When she went down to the station, they refused to let her see her son's body. Instead, they told her to take two hours and "get some breakfast." In the end, she was not allowed to see her son's body until his casket was opened at the funeral. Later, police taunted Taylor, turning their sirens on while driving past her, rolling down the window, and saying "Hi mom."

"They think it's a game, they think it's a joke," Taylor told the crowd, who chanted back in anger.

Speaker after speaker told horrifying stories: about being forced into gladiator-style fights at the city's workhouse, about having the police follow them for no reason, about being harassed so much by cops for going into certain areas of the city that better jobs are closed off to them.

K. Walker, a 20-year-old woman from St. Louis, described the anguish that takes a particular toll on Black women, something that is too often missing from discussions about police terror:

You work hard to get something, and you don't see your kids. Or you work hard, and then you lose your kids. I'm very familiar with [Toni Taylor's] son because I saw the posters last year, and no one paid attention to her son being killed. I go to work 11 to 7 every night, and I never see my son--he's four. I'm so hopeless for him...

It's so heartbreaking. Her son made it to college. I know she thought she made it, that she was done. That's the happiest thing, that's what we wait for. And then it got taken away anyway.



I MET Michael Nelson, a Ferguson resident and a participant in the protests, outside the kitchen where his twin brother works.

When I ask him about the class composition of a particular suburb, his response is telling. "It's not wealthy," he says. "It's Black." Poverty and race go together in his mind, and everyone else's.

Nelson described how everyday policing, even when it doesn't result in cold-blooded murder, keeps the African American community in St. Louis poor. "The cops pull you over for everything, and they give you a ticket," he says. "But the ticket is always due on the first of the month, and no one can pay it then. You have to pay rent. So then they issue a warrant, and they can take you to jail and tow your car. Then you have to pay even more money to get the car out."

Such experiences are consistent with the statistics--for example, African Americans are 86 percent of the drivers stopped for traffic infractions even though they are about 63 percent of the driving population. Put the two together, and you have what Michael Nelson aptly describes as a well-oiled system for stealing money from the Black population of Ferguson.
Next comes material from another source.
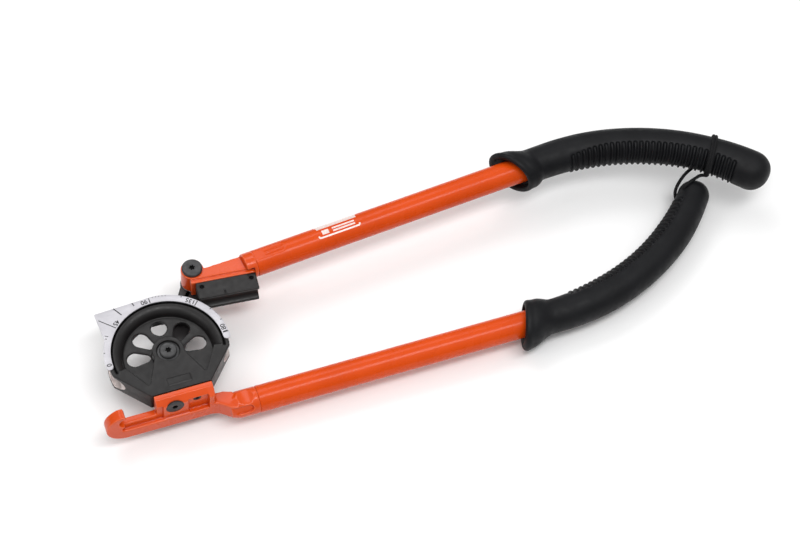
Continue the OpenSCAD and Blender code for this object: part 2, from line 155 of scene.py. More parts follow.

K. Walker made sure to tell us that it wasn't only the police who made day-to-day life unbearable--it was also the system the police represented:

Even when I try and work hard, I can't make it. When you go to work, you have to pretend to be something you're not if you're going to the white man's job. Then, when your real personality comes out, they say, "Oh, it's not working out."
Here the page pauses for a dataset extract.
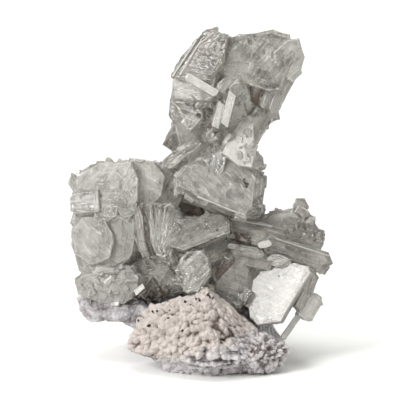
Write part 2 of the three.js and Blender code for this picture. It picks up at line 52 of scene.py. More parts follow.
# ---- crystals, mm and degrees ----
# [centre, [turn, tilt, roll], [length, width, thickness], habit, layers, finish]
# An "inner" crystal fills the middle of the cluster, behind the ones that show.
CRYSTALS = [
    # tower
    [[1.7, -9, 103], [-15, 10, 56], [21.5, 13.2, 7], "shield", 2, "glassy"],  # crown tablet
    [[17, -1.5, 102.4], [8, 20, -18], [26.5, 21, 13], "hat", 3, "hazy"],  # crown face
    [[29.5, -1.5, 102], [20, 12, 36], [13, 12.4, 9], "lobe", 2, "milky"],  # crown shoulder
    [[26, -5.5, 92.5], [30, 4, 62], [17, 3.5, 4], "blade", 2, "frosted"],  # edge blade
    [[26.5, 3, 92.5], [32, 2, 54], [19.5, 5, 7], "blade", 2, "clear"],  # rear edge blade
    [[0.6, -15.5, 95.3], [-5, 15, -30], [12, 2.6, 3], "tablet", 1, "satin"],  # white bar
    [[5.9, -16, 86], [5, -5, 79], [9.3, 3.1, 3.5], "prism", 1, "satin"],  # short prism
    [[9.5, -16, 88], [-8, -3, 79], [12.5, 3.4, 4], "prism", 1, "satin"],  # long prism
    [[10, -11.5, 93.5], [12, 22, 12], [10, 8, 5], "round", 3, "hazy"],  # curved plates
    [[11.5, -13.4, 92.3], [14, 24, 20], [8, 6.5, 2], "round", 1, "clear"],  # second curved plate
    [[10, -14.4, 90.6], [10, 24, 25], [6, 5, 2], "round", 1, "clear"],  # third curved plate
    [[-0.5, -6, 93.5], [-20, 8, -2], [15, 8.5, 11], "tablet", 2, "hazy"],  # left side of the shaft
    [[-1.5, -5, 86], [-20, 6, -4], [15.5, 10.5, 10], "tablet", 2, "glassy"],  # lower left of the shaft
    [[-2, -13, 84], [-12, 12, 48], [7.5, 4.5, 3], "tablet", 1, "clear"],  # framed plate
    [[-5, -3, 76.5], [-25, 6, 61], [11.5, 9, 8], "tablet", 2, "glassy"],  # left tip
    [[-7, -4, 90.5], [-40, 0, 80], [5.5, 4, 4], "tablet", 1, "clear"],  # left nub
    [[4.5, 0, 78], [5, 5, 15], [24, 15, 17], "inner", 2, "hazy"],  # neck
    [[15.5, -10.5, 75], [-8, 20, 67], [16, 11.5, 7], "wedge", 1, "satin"],  # rough wedge
    [[19, -0.5, 84], [22, 2, 55], [21.5, 8, 11], "tablet", 2, "hazy"],  # right of the neck
    [[17.5, -6, 68.5], [20, 20, 40], [6, 5.5, 6], "tablet", 1, "milky"],  # chips under the wedge
    [[21.5, -6, 90], [25, 5, 70], [7.5, 5, 6], "tablet", 1, "hazy"],  # beside the stained pocket
    [[18.3, -9.3, 92], [5, 10, 75], [7.5, 3.6, 3], "tooth", 1, "brown"],  # stain in the pocket
    [[24.8, 0, 83.2], [60, 10, 0], [3.5, 3, 3], "tablet", 1, "clear"],  # right nub
    [[-3.5, -8, 73.5], [-8, 10, 38], [21, 4, 7], "blade", 2, "clear"],  # slanting bar
    [[11.5, 2, 89.5], [0, 0, 60], [30, 19, 13], "inner", 1, "hazy"],  # body of the shaft
    [[12, 9, 100], [170, 10, -25], [25, 17, 8], "round", 2, "hazy"],  # back of the crown
    [[15, 11, 89.5], [200, 0, 60], [22, 15, 7], "tablet", 2, "hazy"],  # back of the shaft
    [[5, 11, 77.5], [165, 5, 20], [20, 15, 8], "round", 2, "clear"],  # back of the neck
    # middle
    [[4.5, -10.5, 60.5], [10, 28, -11], [25, 21.5, 8], "fan_plate", 2, "milky"],  # fan plate
    [[15, -4.5, 57.5], [28, 8, 77], [17, 9.5, 11], "tablet", 2, "clear"],  # end of the fan plate
    [[0.5, -7, 65.5], [-10, 20, 41], [21, 13.5, 8], "round", 3, "hazy"],  # arched plate
    [[5, 6, 59], [0, 10, -20], [29, 19, 14], "inner", 1, "hazy"],  # below the fan plate
    [[1.5, 16, 60.5], [180, 10, 10], [28, 19, 8], "round", 2, "hazy"],  # upper back
    [[8.5, 14, 46.5], [190, -5, -20], [28, 18, 8], "tablet", 2, "clear"],  # lower back
    [[-6.5, 3, 52], [0, 0, 20], [13, 10, 8], "inner", 1, "brown"],  # behind the upper cavity
    [[-6.5, -2, 37], [0, 0, 10], [10, 9, 10], "inner", 1, "smoky"],  # behind the hanging plate
    # left block
    [[-30, -2.5, 58.5], [-8, 9, 4], [21.5, 18.5, 14], "block", 2, "milky"],  # top left
    [[-19, 0.3, 58.7], [-4, 12, 87], [18.5, 15.5, 15], "block", 2, "milky"],  # top right
    [[-41, -2.5, 60], [-50, 5, -36], [7.5, 4.5, 4], "tablet", 1, "clear"],  # end plate
    [[-38, -8.4, 55], [-16, 12, 9], [10.5, 7.5, 5], "tablet", 1, "hazy"],  # square plate
    [[-31, -9.6, 53], [-8, 12, 80], [8, 7.8, 4], "tablet", 1, "milky"],  # first scale
    [[-24.5, -9.2, 54.5], [-2, 14, -73], [9.8, 8, 4], "round", 1, "milky"],  # second scale
    [[-35, -8.2, 42.5], [-16, 8, -82], [17.5, 15.5, 7], "round", 1, "milky"],  # shell plate
    [[-26.5, -8.4, 41], [2, 12, 63], [13.8, 11.2, 6], "round", 1, "frosted"],  # bright scale
    [[-30, 3, 39], [-10, 0, 85], [20, 21, 17], "inner", 1, "milky"],  # heart of the block
    [[-31.3, -3.6, 42], [-8, 5, 85], [27.5, 22.5, 14], "block", 1, "frosted"],  # wall of the block
    [[-29.7, -4, 27.5], [-10, -5, 5], [22.4, 12.5, 17], "block", 2, "crusty"],  # low crust
    [[-20, -14.2, 26.6], [-20, 15, 50], [4.4, 2.4, 2], "prism", 1, "satin"],  # bright chip on the low crust
    [[-19, -12, 46], [-40, 4, -73], [17.5, 5.5, 4], "crescent", 1, "smoky"],  # edge plate
    [[-30.6, 17, 49.5], [200, 10, 15], [24, 20, 7], "tablet", 2, "hazy"],  # left back
    [[-28, 17, 33.5], [170, -5, 70], [22, 19, 7], "round", 2, "milky"],  # left back low
    # centre
    [[-12, 1, 58], [10, 5, 60], [15, 12, 13], "tablet", 2, "smoky"],  # brown-grey mass
    [[-14.5, -2, 30], [0, 0, 20], [18, 15, 14], "inner", 1, "smoky"],  # low heart
    [[-9.5, -13, 43], [15, 10, 60], [9, 5, 4], "tablet", 1, "hazy"],  # small crystal on the fan
    [[-0.5, -12, 45.5], [-4, 26, 22], [22, 10.5, 8], "roof", 3, "smoky"],  # roof plate
    [[-2, -17.5, 34], [-10, 6, 47], [13.5, 11.5, 5], "drop", 2, "hazy"],  # hanging plate
    [[7, -2, 34], [0, 5, 30], [20, 17, 14], "inner", 1, "smoky"],  # dark heart
    [[10.5, -8.5, 29], [6, 8, -84], [17.5, 13, 9], "block", 2, "smoky"],  # grey lump
    [[7.3, -13.4, 33], [0, 5, 47], [12.5, 2.4, 3], "blade", 1, "shadow"],  # dark ridge on it, painted shade where a gap shows dark
    # right arm
    [[32, -8.5, 38], [6, 12, -18], [26, 6.5, 7], "blade", 3, "smoky"],  # long bar
    [[19.5, -6, 43.5], [3, 16, -16], [21.5, 8.5, 9], "tablet", 2, "smoky"],  # upper bar
    [[31.5, 0.5, 45.7], [14, 6, -17], [23.5, 12.2, 7], "fan", 2, "milky"],  # back fan
    [[33.9, -2, 52.3], [10, 14, 62], [6.3, 4.8, 5], "tooth", 1, "smoky"],  # peak
    [[36.5, -1.5, 47], [30, 4, 20], [4.8, 4.2, 4.5], "tooth", 1, "clear"],  # second tip
    [[40, -1.5, 42.5], [30, 0, 5], [4.2, 4, 4], "tooth", 1, "clear"],  # third tip
    [[24.5, 0, 48], [-10, 15, 28], [9, 4, 6], "tablet", 1, "clear"],  # shoulder
    [[38.8, -7.5, 33.4], [15, -5, -14], [9, 4, 6], "prism", 1, "hazy"],  # end of the long bar
    [[26.5, -11.3, 36], [0, 4, -12], [8.5, 4.6, 5], "round", 1, "hazy"],  # lump under the bar
    [[19, -9, 36], [0, 5, -12], [11, 6, 6], "tablet", 1, "smoky"],  # second lump
    [[14.5, -12.5, 40.6], [0, 5, -9], [11, 1.8, 4], "blade", 1, "hazy"],  # light bar
    [[16, -11.8, 39], [0, 5, -7], [11.5, 3, 5], "blade", 1, "smoky"],  # dark bar
    [[21.5, -13.5, 42], [4, 5, 14], [5, 2.6, 2.5], "round", 1, "satin"],  # light facet
    [[28, 10, 38.5], [190, 0, 15], [24, 14, 7], "tablet", 2, "hazy"],  # back of the arm
    [[21, -1, 38], [0, 5, -17], [25, 12, 13], "inner", 1, "smoky"],  # heart of the arm
    # front plate
    [[25.5, -13, 25.5], [-22, 22, 67], [26.5, 17.5, 5.5], "window", 1, "pearly"],  # bright plate
    [[35.3, -12.2, 25.8], [28, 2, 63], [15.5, 4.8, 3.4], "prism", 1, "smoky"],  # strip along its edge
    [[15.5, -14.4, 24.6], [-10, 20, 60], [4.4, 2.6, 3], "tablet", 1, "hazy"],  # chips beside it
    [[32.5, -11.8, 16], [6, 8, 54], [17.5, 1.8, 2.4], "blade", 1, "satin"],  # foot bar
    [[36.8, -11.2, 19.8], [15, 12, 54], [9.5, 5.4, 5], "tablet", 2, "milky"],  # crystal on the foot bar
    [[22, 1, 25], [0, 0, 60], [18, 14, 13], "inner", 1, "smoky"],  # root of the plate
]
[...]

I just went out and tried to apply for welfare, and they said no because I make over $600 [a month]. I made $605 that month. And I pay $600 in rent.
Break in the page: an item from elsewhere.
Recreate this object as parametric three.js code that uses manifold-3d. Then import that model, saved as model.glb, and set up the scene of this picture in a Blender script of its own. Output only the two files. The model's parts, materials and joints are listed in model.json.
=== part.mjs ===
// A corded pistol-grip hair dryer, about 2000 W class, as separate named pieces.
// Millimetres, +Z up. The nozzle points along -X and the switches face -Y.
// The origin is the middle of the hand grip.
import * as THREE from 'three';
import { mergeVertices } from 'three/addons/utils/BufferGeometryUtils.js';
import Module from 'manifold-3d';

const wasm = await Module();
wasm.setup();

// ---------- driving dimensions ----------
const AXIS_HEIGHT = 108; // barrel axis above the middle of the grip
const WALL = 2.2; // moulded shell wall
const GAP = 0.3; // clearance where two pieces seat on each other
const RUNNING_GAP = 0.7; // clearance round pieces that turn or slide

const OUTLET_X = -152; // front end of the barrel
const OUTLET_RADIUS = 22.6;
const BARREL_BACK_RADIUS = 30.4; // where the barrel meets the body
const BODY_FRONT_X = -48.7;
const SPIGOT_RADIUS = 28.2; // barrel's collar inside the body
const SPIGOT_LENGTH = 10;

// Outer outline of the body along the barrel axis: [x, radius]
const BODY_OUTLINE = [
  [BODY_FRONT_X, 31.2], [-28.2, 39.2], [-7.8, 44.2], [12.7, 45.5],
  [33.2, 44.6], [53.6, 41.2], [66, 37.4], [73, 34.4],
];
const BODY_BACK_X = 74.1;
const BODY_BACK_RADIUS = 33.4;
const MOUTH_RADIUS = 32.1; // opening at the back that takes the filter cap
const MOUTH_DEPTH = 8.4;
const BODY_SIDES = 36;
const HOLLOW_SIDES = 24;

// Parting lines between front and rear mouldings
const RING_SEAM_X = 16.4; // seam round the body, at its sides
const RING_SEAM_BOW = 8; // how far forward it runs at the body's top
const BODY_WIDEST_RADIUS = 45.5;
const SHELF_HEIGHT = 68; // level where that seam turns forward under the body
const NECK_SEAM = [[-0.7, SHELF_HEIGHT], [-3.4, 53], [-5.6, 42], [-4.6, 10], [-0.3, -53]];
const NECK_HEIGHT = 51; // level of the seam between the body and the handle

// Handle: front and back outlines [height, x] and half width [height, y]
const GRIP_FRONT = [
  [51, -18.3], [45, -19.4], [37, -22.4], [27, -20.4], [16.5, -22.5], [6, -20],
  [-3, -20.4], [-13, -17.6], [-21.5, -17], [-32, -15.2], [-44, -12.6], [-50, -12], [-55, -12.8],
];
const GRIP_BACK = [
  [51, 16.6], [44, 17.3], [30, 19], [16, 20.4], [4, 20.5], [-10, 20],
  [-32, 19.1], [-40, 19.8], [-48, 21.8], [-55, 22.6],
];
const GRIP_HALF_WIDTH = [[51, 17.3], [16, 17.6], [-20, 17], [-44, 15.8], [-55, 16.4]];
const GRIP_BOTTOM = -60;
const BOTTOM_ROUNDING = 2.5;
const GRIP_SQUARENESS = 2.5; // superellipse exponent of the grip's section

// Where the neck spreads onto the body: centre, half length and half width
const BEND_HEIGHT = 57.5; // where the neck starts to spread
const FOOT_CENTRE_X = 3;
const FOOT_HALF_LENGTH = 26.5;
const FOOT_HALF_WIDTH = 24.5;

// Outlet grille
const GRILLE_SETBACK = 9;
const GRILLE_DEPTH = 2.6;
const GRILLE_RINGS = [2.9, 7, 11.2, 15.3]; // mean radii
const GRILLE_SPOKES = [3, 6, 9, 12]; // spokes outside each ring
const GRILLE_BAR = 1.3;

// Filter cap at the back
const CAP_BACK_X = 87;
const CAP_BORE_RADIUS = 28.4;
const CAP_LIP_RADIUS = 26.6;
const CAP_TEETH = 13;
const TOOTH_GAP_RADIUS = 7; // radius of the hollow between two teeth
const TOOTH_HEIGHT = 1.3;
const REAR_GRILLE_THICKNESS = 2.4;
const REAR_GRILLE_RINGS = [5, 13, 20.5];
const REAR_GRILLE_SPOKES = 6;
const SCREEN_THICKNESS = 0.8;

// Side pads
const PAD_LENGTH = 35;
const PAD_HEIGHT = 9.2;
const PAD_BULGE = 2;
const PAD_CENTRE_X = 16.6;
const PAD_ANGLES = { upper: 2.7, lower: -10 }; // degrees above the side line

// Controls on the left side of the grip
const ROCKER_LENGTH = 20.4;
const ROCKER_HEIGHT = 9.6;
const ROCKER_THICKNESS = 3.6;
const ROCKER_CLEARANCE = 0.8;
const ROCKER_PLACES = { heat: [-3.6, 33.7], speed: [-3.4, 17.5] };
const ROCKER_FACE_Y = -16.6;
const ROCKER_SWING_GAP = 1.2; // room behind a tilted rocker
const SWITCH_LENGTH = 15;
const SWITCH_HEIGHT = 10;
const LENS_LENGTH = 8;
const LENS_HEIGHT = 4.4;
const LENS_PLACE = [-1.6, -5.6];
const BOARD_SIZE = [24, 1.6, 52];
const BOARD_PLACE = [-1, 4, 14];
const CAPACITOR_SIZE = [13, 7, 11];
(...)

I'm 20, and if I look up to someone who's 35 and think they made it, but they didn't. They don't have nothing. They're still struggling. There's so much more we should have been protesting about. The only work we can get is where? A fast-food restaurant. You can't make it doing that.

Being Black is more than race. It means you have no place in this world. We don't even own anything. People tell us to work hard, but we work hard, and we got nothing.


BUT IF life in St. Louis demonstrates the structural inequalities and daily degradations that characterize racism in the U.S., a member of the Palestinian contingent at the Saturday rally gave voice to another truth: "The people of Ferguson are the heartbeat of resistance, not just in this country, but all over the world."

Tef Poe, the St. Louis hip-hop artist, wanted everyone to know that the people in Ferguson are just like everyone else. "When this situation happened, we were just regular people," he said. "We didn't know what had to be done, but we knew something had to be done."

Those same "regular people" have learned something about themselves: Unified, they are capable of important things--standing together in the face of a highly militarized police force that carried out an assault on them and their rights, night after night; building organizations in the face of that repression, organizing a successful national convergence in a matter of weeks.

As darkness fell on Ferguson Saturday night after the rally, people gathered at the shrine to Mike Brown in the middle of Canfield Street, up in Ferguson. The residents have rebuilt it since cops watched it burn down in late September.

While the demonstrations in Ferguson have continued every night, this Saturday's is particularly important: The family of Michael Brown will be leading it. More than 1,000 protesters line up behind them for the two-mile march to the police station.

On the way, we pass the darkened, high-security parking lot where the Ferguson police have parked their armored trucks and other military-grade equipment. Soon, a debate erupts about whether or not to proceed all the way to the police station, particularly because there are so many young children in the crowd--and obviously, the police can't be trusted to restrain themselves.

When the marchers finally decide to continue on to the police station, the sense of unity is stronger than ever. People begin chanting, "This is what democracy looks like"--a slogan that has just become incredibly concrete for more than a thousand people, many of them new to activism.

Turning the corner onto South Florissant Street, a line of police cars waits. The marchers lift their hands and chant, "Hands up, don't shoot!" Tef Poe points out that it's important people don't confuse the hands-up gesture with surrender. "We're here to fight back," he says. "This is the front line of resistance. I heard people saying that hands up means surrender. This doesn't mean surrender. If it meant surrender, I would be at home. That's surrendering."

Michael Brown's mother stands her ground at the entrance to the police station. Then she turns around and tells everyone to sit down. Everyone sits. "Four and a half minutes of silence," she says. And for four and half minutes, there is silence as the front line of police officers shift uncomfortably.

"Get up!" she yells. The people in the crowd help each other to their feet and begin chanting, "We are all Mike Brown."

The nighttime crowd in Ferguson is almost entirely young people. Tef Poe make it clear that while they're learning from the lessons of the past, they're building a new kind of movement. "I'm not going to tell you to calm down--you got the right to be angry," he says. "I'm not going to tell you to go home--I don't want you to go home."

He turns back to face the police: "Stop killing us, motherfuckers. We don't got the guns. You got the guns. We aren't shooting at you. You're shooting at us. And we're sick and tired of it."